# GOAL OF THE EXERCISE
Copy out each line of the data holding "pose".

# GIVEN DATA
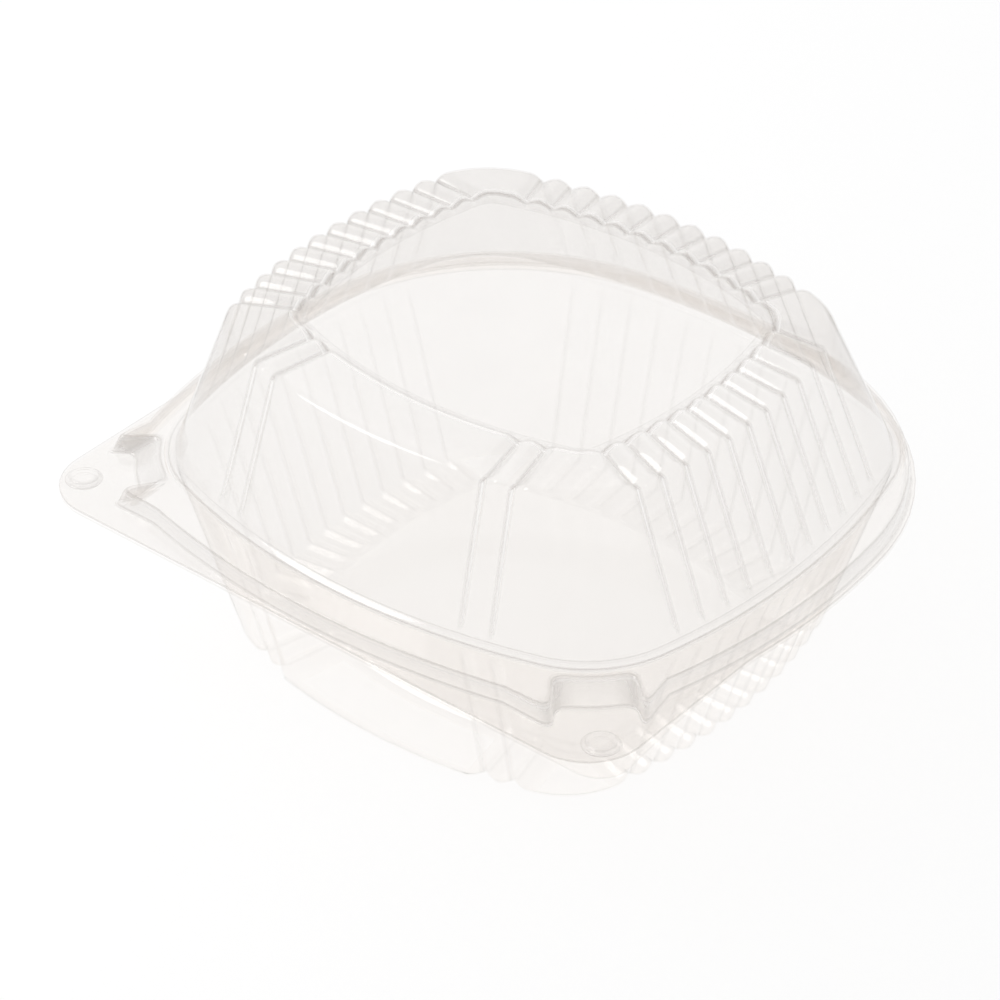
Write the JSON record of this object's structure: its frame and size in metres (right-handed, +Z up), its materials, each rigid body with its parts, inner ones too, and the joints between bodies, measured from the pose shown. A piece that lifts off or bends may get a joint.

* * *

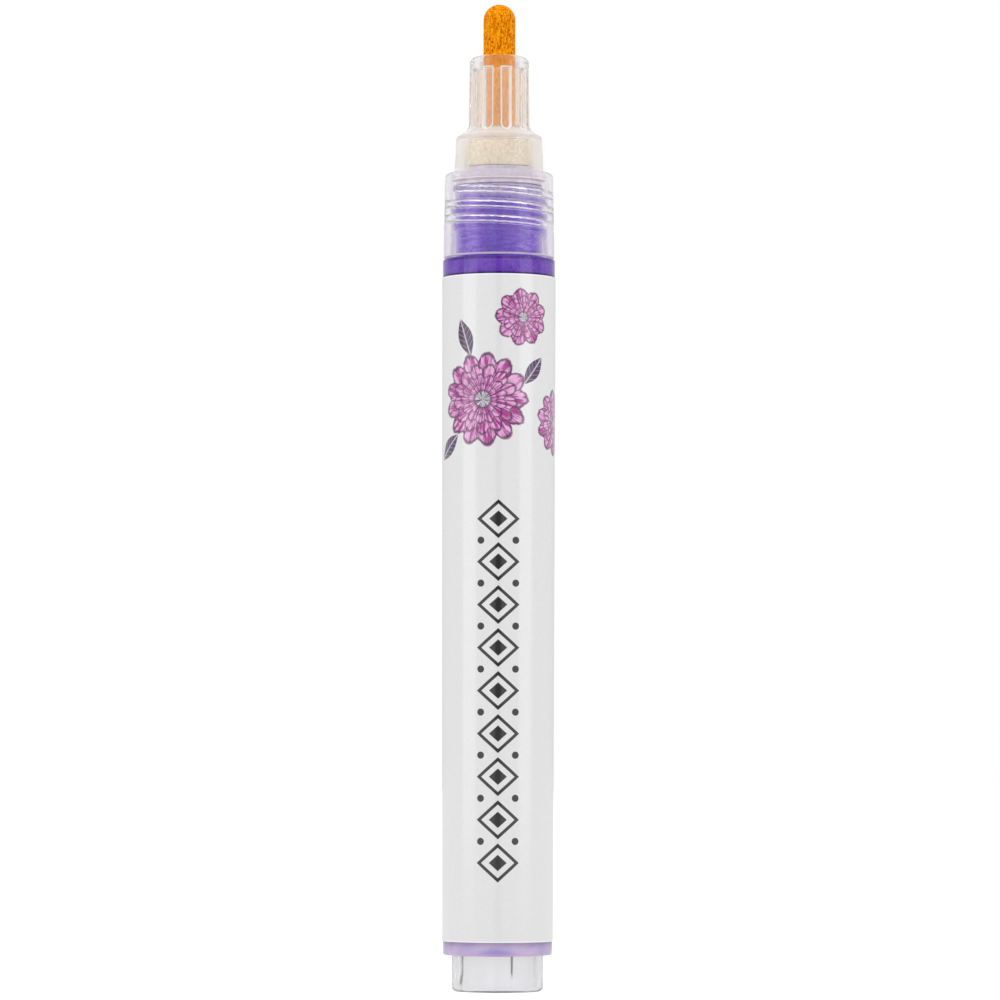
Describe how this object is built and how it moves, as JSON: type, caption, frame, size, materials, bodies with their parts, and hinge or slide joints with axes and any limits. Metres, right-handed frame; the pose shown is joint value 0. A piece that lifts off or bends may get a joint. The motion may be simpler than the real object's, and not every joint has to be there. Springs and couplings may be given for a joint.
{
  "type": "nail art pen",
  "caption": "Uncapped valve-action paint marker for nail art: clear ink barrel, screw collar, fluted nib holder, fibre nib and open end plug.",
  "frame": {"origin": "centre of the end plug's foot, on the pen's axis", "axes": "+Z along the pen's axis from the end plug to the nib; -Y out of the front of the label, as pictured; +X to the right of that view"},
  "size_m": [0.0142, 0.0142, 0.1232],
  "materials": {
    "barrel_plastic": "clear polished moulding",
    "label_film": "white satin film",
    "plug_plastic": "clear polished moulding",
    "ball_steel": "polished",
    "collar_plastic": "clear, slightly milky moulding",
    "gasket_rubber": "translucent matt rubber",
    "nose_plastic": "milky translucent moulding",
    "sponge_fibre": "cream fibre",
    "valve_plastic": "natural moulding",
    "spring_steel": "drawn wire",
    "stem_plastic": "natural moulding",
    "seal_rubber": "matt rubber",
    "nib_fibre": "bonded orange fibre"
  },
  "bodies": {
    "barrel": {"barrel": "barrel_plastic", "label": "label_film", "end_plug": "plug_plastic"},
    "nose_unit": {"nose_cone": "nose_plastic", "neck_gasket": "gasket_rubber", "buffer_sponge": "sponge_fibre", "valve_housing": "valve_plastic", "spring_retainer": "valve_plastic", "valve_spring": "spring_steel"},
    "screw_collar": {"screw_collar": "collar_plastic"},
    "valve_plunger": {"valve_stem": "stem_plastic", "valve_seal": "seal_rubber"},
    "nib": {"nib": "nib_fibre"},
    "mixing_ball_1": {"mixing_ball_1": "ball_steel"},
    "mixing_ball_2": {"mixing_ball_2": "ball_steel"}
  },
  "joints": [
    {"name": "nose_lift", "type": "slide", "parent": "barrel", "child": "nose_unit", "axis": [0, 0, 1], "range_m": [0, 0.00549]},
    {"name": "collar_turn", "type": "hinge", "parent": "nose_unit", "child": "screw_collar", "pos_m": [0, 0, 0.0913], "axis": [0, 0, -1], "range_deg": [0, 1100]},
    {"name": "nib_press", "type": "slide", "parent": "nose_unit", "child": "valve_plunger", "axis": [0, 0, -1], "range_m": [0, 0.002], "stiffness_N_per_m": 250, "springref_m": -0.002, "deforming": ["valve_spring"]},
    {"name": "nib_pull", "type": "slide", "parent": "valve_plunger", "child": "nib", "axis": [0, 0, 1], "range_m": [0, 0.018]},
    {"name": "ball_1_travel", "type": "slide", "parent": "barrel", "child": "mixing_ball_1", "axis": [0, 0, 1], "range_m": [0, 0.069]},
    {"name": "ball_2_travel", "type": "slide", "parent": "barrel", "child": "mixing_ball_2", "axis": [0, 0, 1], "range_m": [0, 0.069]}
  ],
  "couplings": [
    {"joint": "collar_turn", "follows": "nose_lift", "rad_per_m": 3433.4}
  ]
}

# COMPLETED TASK
Write the JSON record of this object's structure: its frame and size in metres (right-handed, +Z up), its materials, each rigid body with its parts, inner ones too, and the joints between bodies, measured from the pose shown. A piece that lifts off or bends may get a joint.
Describe how this object is built and how it moves, as JSON: type, caption, frame, size, materials, bodies with their parts, and hinge or slide joints with axes and any limits. Metres, right-handed frame; the pose shown is joint value 0. A piece that lifts off or bends may get a joint. The motion may be simpler than the real object's, and not every joint has to be there. Springs and couplings may be given for a joint.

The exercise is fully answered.